Incredibly, there are reports that Kevin McCarthy may be interested in becoming speaker again. While he has not explicitly said so, some of his supporters are planning to nominate him at the closed door party meetings and he has not asked them to refrain.
A bloc of Kevin McCarthy’s most vocal GOP supporters, many of them centrists, are vowing to nominate the former speaker to return to the job and support him for as long as they can.
Three House Republicans involved in the effort to return the gavel to McCarthy — which is flaring up just a week after his historic ejection — say they expect dozens of colleagues to initially vote for the Californian during this week’s internal conference debate over speaker candidates.
Their plans depend on whether McCarthy is nominated, as expected, and may prevent either of the declared candidates to replace him — Majority Leader Steve Scalise of Louisiana and Jim Jordan of Ohio — from garnering a majority on the first ballot.
After POLITICO’s initial report published, McCarthy publicly asked supporters not to nominate him.
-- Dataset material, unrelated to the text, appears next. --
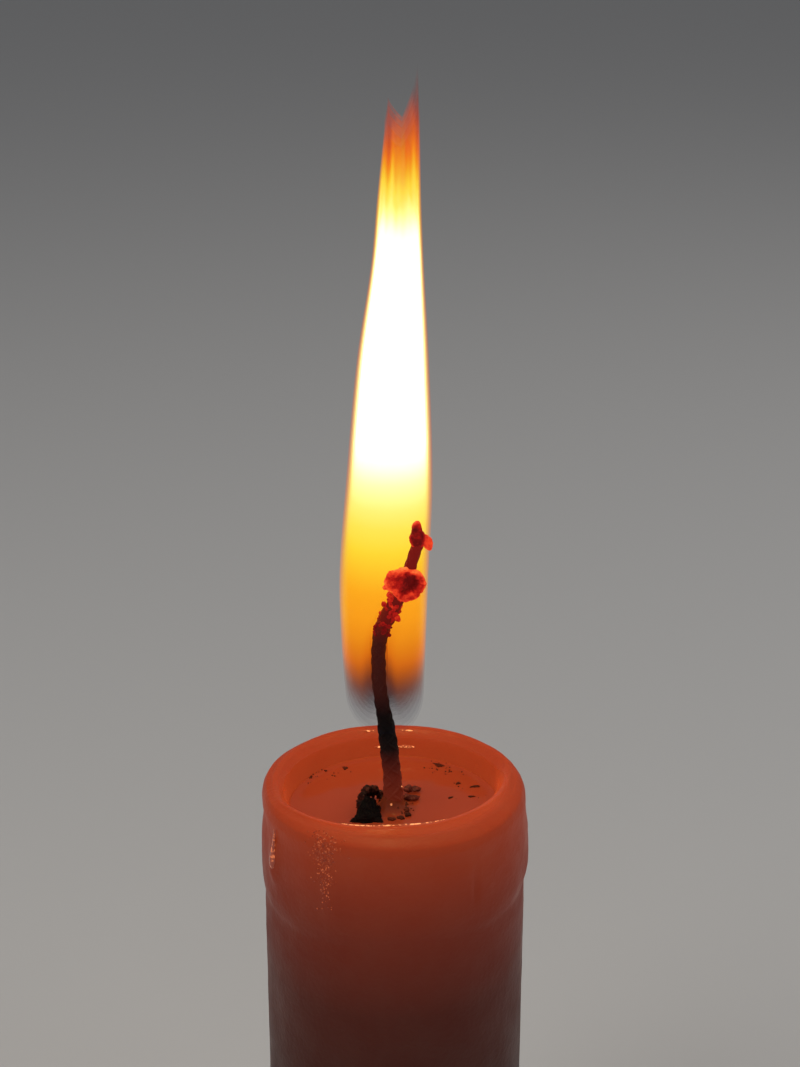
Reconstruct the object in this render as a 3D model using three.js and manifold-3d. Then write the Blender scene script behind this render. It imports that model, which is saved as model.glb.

Several GOP members involved in the effort, however, have said they received no direction to stand down.
I do not see this happening. After his ignominious exit, why is McCarthy even allowing his allies to float this idea? Is the man a glutton for punishment? Is he so incensed at being the first speaker to be removed that he is determined to salvage his name?
In order to prevent a repeat of the embarrassing 15-ballot and deal-making marathon that put McCarthy into office in January, that played out in public in all its glory, this time the plan is to do everything behind closed doors within the Republican caucus and put it to a vote on the House floor only after the party has found a candidate that can garner the required majority of 217 votes from among the 221 Republicans, since there is no way that the 212 Democrats are going to vote for any Republican for speaker.
But that will only happen if one of the two current candidates Steve Scalise and Jim Jordan withdraws in favor of the other and if they can get the support of at least some of the eight or so extremists who brought McCarthy down. The party may also try to reverse the rule that any one member can bring forward the motion to vacate, the procedure that was used by Matt Gaetz. He is likely to insist on his demands being met. They will also have to get an agreement on what to do about the budget that is due on November 17th, that was another major cause of McCarthy’s downfall. Jordan has said that he would support another stopgap measure to fund the government until April but the question is whether it will be a ‘clean’ continuing resolution or contain the kinds of other things that Gaetz and others are demanding and did not get with the earlier CR which led to their decision to oust McCarthy.
Complicating matters is of course serial sex abuser Donald Trump (SSAT) interfering in the process. He first offered to come to Washington, DC to help in the process, something that must have struck Republicans (other than the MAGA nuts) with horror at the thought of the supreme chaos agent wading into an already chaotic situation. But SSAT seems to have walked that idea back and endorsed Jordan. Since the balloting within the conference is secret, this might be a good indication of SSAT’s actual clout within the party, since Scalise has long been seen as next in-line to McCarthy and hence the party establishment candidate, although his views are extreme. If he gets more votes than Jordan, that will make things interesting.
That is a lot of stuff for the fractious party to agree on and while it seems unlikely on the surface for agreement on all these issues to be achieved easily, political horse-trading can sometimes produce surprising results, especially since the party knows that its has become a laughing stock and needs to get its act together quickly if they do not want to become even more ridiculed.